■ Data excerpt
════════

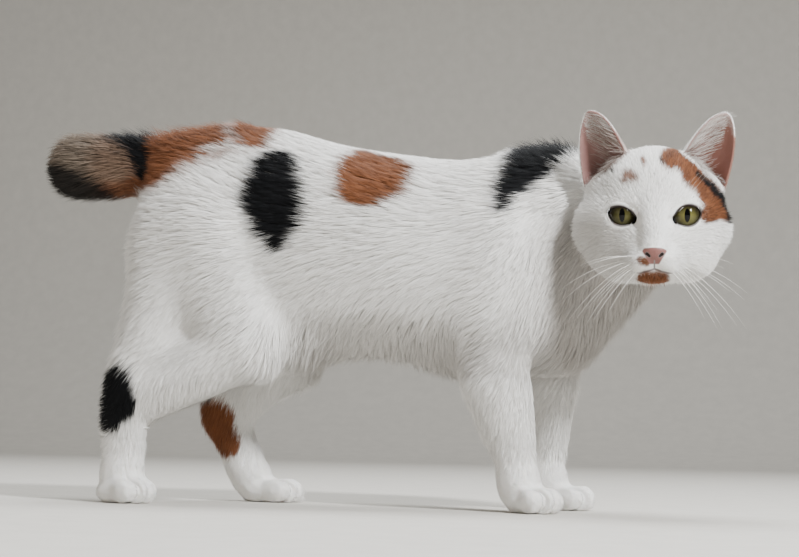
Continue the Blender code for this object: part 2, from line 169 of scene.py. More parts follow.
def wire(tree, node, settings=None, links=None):
    """Gives a node its settings and the sockets that feed it. links maps an input to (node, output)."""
    for key, value in (settings or {}).items():
        if isinstance(key, str) and hasattr(node, key):
            setattr(node, key, value)
        else:
            node.inputs[key].default_value = value
    for key, (source, output) in (links or {}).items():
        tree.links.new(source.outputs[output], node.inputs[key])
    return node


def add_node(tree, kind, settings=None, links=None):
    """A new node with its settings and links."""
    return wire(tree, tree.nodes.new(kind), settings, links)


def new_material(name):
    made = bpy.data.materials.new(name)
    made.use_nodes = True
    return made, made.node_tree, made.node_tree.nodes["Principled BSDF"]


def shaded(colour, factor):
    return [c * factor for c in colour[:3]] + [1.0]


def coat_colour(tree, coat, fade):
    """White, tan, orange and black by the patches that skin and tufts both carry.

    fade darkens the root of a tuft, as little light reaches it there.
    """
    change = add_node(tree, "ShaderNodeAttribute", {"attribute_name": "change"})
    tones = {}
    # The darkest and the lightest hairs of each colour, as shares of it
    for name, low, high in (("white", 0.84, 1.0), ("tan", 0.45, 1.35), ("orange", 0.50, 1.35),
                            ("black", 0.7, 1.6)):
        base = getattr(coat, name)
        ends = {"data_type": "RGBA", 6: shaded(base, low), 7: shaded(base, high)}
        tones[name] = add_node(tree, "ShaderNodeMix", ends, {0: (change, 2)})
    colour = tones["white"]
    for name in ("tan", "orange", "black"):
        mark = add_node(tree, "ShaderNodeAttribute", {"attribute_name": name})
        colour = add_node(tree, "ShaderNodeMix", {"data_type": "RGBA"},
                          {0: (mark, 2), 6: (colour, 2), 7: (tones[name], 2)})
    if not fade:
        return colour
    along = add_node(tree, "ShaderNodeAttribute", {"attribute_name": "along"})
    depth = add_node(tree, "ShaderNodeMapRange", {"To Min": 0.80, "To Max": 1.0, "From Max": 0.7},
                     {0: (along, 2)})
    return add_node(tree, "ShaderNodeVectorMath", {"operation": "SCALE"},
                    {0: (colour, 2), "Scale": (depth, 0)})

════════

■ Required task
Quote every line of the data, word for word.

■ Solved problem
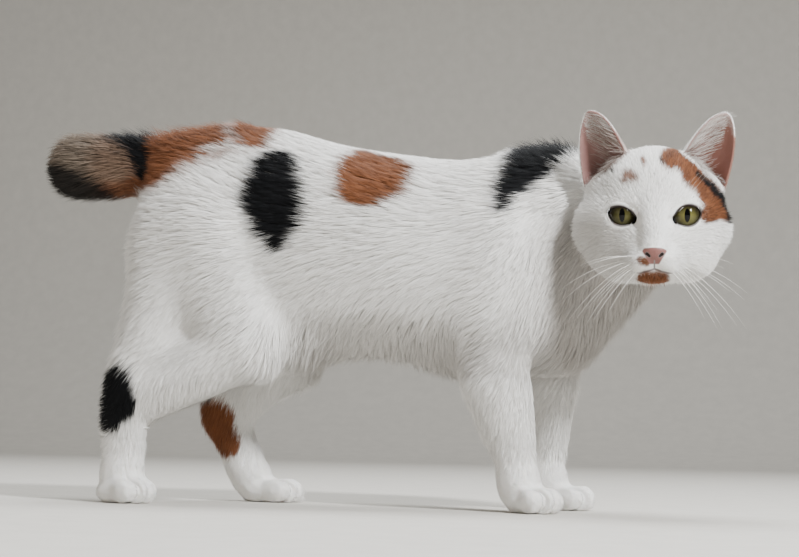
Continue the Blender code for this object: part 2, from line 169 of scene.py. More parts follow.
def wire(tree, node, settings=None, links=None):
    """Gives a node its settings and the sockets that feed it. links maps an input to (node, output)."""
    for key, value in (settings or {}).items():
        if isinstance(key, str) and hasattr(node, key):
            setattr(node, key, value)
        else:
            node.inputs[key].default_value = value
    for key, (source, output) in (links or {}).items():
        tree.links.new(source.outputs[output], node.inputs[key])
    return node


def add_node(tree, kind, settings=None, links=None):
    """A new node with its settings and links."""
    return wire(tree, tree.nodes.new(kind), settings, links)


def new_material(name):
    made = bpy.data.materials.new(name)
    made.use_nodes = True
    return made, made.node_tree, made.node_tree.nodes["Principled BSDF"]


def shaded(colour, factor):
    return [c * factor for c in colour[:3]] + [1.0]


def coat_colour(tree, coat, fade):
    """White, tan, orange and black by the patches that skin and tufts both carry.

    fade darkens the root of a tuft, as little light reaches it there.
    """
    change = add_node(tree, "ShaderNodeAttribute", {"attribute_name": "change"})
    tones = {}
    # The darkest and the lightest hairs of each colour, as shares of it
    for name, low, high in (("white", 0.84, 1.0), ("tan", 0.45, 1.35), ("orange", 0.50, 1.35),
                            ("black", 0.7, 1.6)):
        base = getattr(coat, name)
        ends = {"data_type": "RGBA", 6: shaded(base, low), 7: shaded(base, high)}
        tones[name] = add_node(tree, "ShaderNodeMix", ends, {0: (change, 2)})
    colour = tones["white"]
    for name in ("tan", "orange", "black"):
        mark = add_node(tree, "ShaderNodeAttribute", {"attribute_name": name})
        colour = add_node(tree, "ShaderNodeMix", {"data_type": "RGBA"},
                          {0: (mark, 2), 6: (colour, 2), 7: (tones[name], 2)})
    if not fade:
        return colour
    along = add_node(tree, "ShaderNodeAttribute", {"attribute_name": "along"})
    depth = add_node(tree, "ShaderNodeMapRange", {"To Min": 0.80, "To Max": 1.0, "From Max": 0.7},
                     {0: (along, 2)})
    return add_node(tree, "ShaderNodeVectorMath", {"operation": "SCALE"},
                    {0: (colour, 2), "Scale": (depth, 0)})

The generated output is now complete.